Publisher Information
If you’re publishing under a company name or imprint, that goes here too. Mine looks like:
Published by Harper Digital Publishing
www.yourwebsite.com (if you have one)
You don’t need a website but it looks more professional. I didn’t have one for my first 50 books and it was fine.
Edition Information
This is gonna sound weird but tracking your editions matters more than you think. When I update a book – like if I fix typos or add content – I change the edition line. First edition published 2024, Second edition 2025, whatever.
Some people do “First Edition” or “Version 1.0” – both work. I prefer the edition format because it’s clearer when you’re looking at your files later trying to figure out which version is live.
What You Can Skip
Okay so you DON’T need:
– Library of Congress cataloging data (that’s for traditional publishing mostly)
– Printing information like “Printed in the United States” unless you’re doing special distribution
– Long acknowledgments (save that for a separate page)
– Your life story
I see people putting like three paragraphs about themselves on the copyright page and it’s just… no. Keep it legal and functional.
My Actual Template I Use
Alright here’s what I literally copy-paste and modify for each book:
© [YEAR] [YOUR NAME/COMPANY] All Rights Reserved
ISBN: [NUMBER]
No part of this publication may be reproduced, distributed, or transmitted in any form or by any means, including photocopying, recording, or other electronic or mechanical methods, without the prior written permission of the publisher, except in the case of brief quotations embodied in critical reviews and certain other noncommercial uses permitted by copyright law.
[ADD SPECIFIC DISCLAIMER FOR BOOK TYPE]Published by [PUBLISHER NAME] [WEBSITE IF YOU HAVE ONE]

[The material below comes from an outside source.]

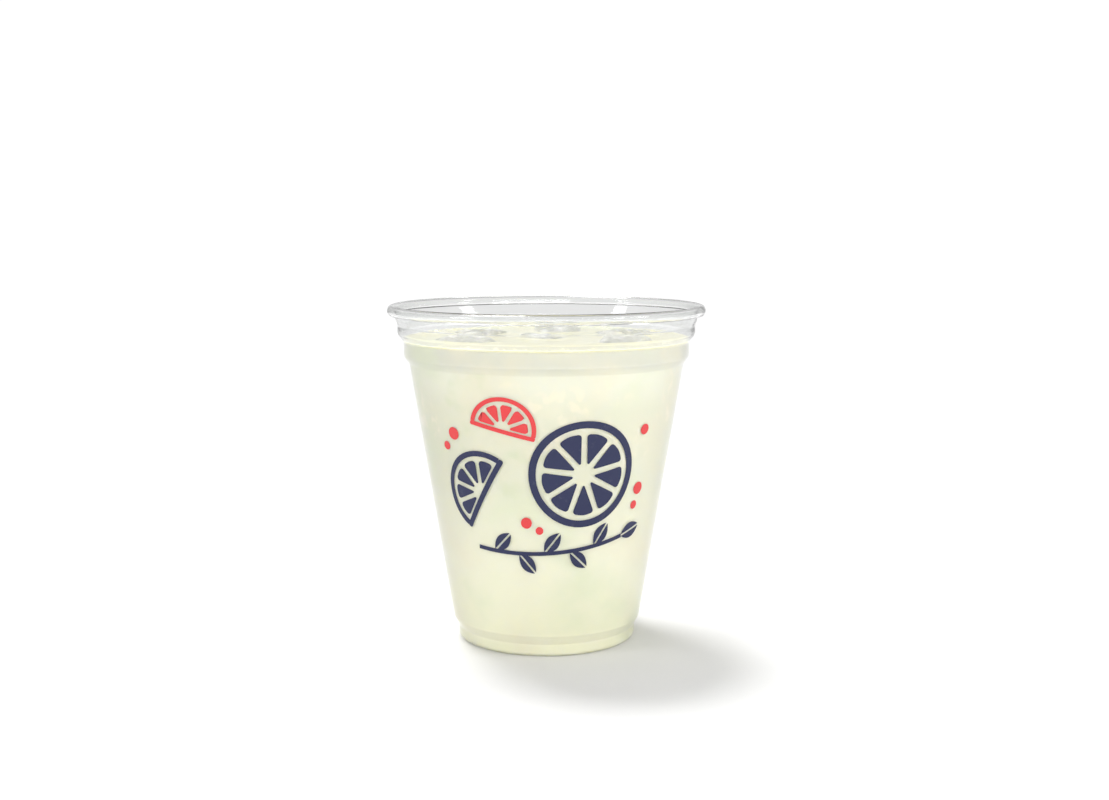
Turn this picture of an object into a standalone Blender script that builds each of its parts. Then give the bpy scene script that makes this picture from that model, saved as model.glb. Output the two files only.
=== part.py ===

First Edition: [MONTH YEAR]
Formatting Tips That Actually Matter
Keep it simple – I use a smaller font than the main text, usually 10pt when my book text is 11pt or 12pt. Center-aligned looks cleaner but left-aligned works too.
Don’t put it on the first page. Copyright goes on the back of the title page (page 2 in your document, but it’ll be page iv in roman numerals if you’re doing that whole front matter thing properly).
Oh and another thing – make sure there’s enough contrast. I published a journal once with grey text on the copyright page thinking it looked elegant and Amazon flagged it during review saying it wasn’t readable enough. Had to reupload with black text.
The Pen Name Situation
If you’re publishing under a pen name, you can still copyright it under your real name OR the pen name. I do both depending on the project. For my pen name stuff the copyright looks like:
© 2024 [Pen Name]
But then I register the copyright with the US Copyright Office under my real name with the pen name listed as a pseudonym. You don’t HAVE to register with the Copyright Office – your work is automatically copyrighted when you create it – but registration gives you better legal options if someone steals your work.
Low Content Specific Stuff
For journals, planners, logbooks – basically anything without much text – keep your copyright page super minimal. These buyers don’t care about long legal text and it just wastes space.
Mine for a basic journal:
© 2024 Daniel Harper
All Rights Reserved
ISBN: 978-X-XXXX-XXXX-X
That’s it. Three lines. Done.
But if it’s got prompts or specific content I created, I add: “The content and design of this journal are protected by copyright. Unauthorized reproduction is prohibited.”
The Attribution Question
People ask me all the time about crediting stock images or fonts. Your copyright page isn’t really the place for that unless you’re required to by the license. I usually put image credits at the very back of the book on a separate “Credits” or “Acknowledgments” page.
Same with fonts – most commercial licenses don’t require attribution in the final product. Read your license agreements though because some free fonts do require it.
Common Mistakes I See
Putting copyright info in the book description instead of in the actual book. The description is marketing space – don’t waste it on legal stuff.
Using someone else’s copyright template without modifying it. I’ve literally seen books with “INSERT YOUR NAME HERE” still in the copyright text because people just copied and didn’t read.
Making it too complicated. You’re not Harper Collins. You don’t need five paragraphs of legal jargon that nobody reads anyway.
Forgetting to update the year when you publish a new edition. This looks sloppy and can actually matter if there’s ever a legal issue about when something was published.
International Considerations
If you’re selling globally through KDP (which you probably are since it’s automatic), your US copyright is generally recognized internationally thanks to the Berne Convention. You don’t need separate copyright notices for different countries.
But some publishers add “Worldwide Rights Reserved” or list specific countries. I don’t bother with this for KDP books – seems like overkill for self-publishing.
Updating Your Copyright Page Later
This is totally okay to do. I’ve gone back and updated copyright pages on books from 2018 to make them more robust. Just upload the new interior file through your KDP dashboard.
The only thing is – if you’ve already sold copies with the old copyright page, those are out there. But that’s fine. You’re just improving going forward.
Real talk though, don’t obsess over making it perfect. I spent like two hours on my first copyright page trying to make it sound official and professional and literally no reader has ever mentioned it. They don’t care. It’s there for legal protection and that’s it.
Just make sure you have the basics – copyright symbol, year, name, ISBN if applicable, and whatever disclaimer makes sense for your content type. Everything else is optional.
And honestly? The best thing I ever did was create a master template document with blanks for the variable info. Now when I publish a new book I just fill in the title, year, ISBN and I’m done in 30 seconds. Working smarter not harder and all that.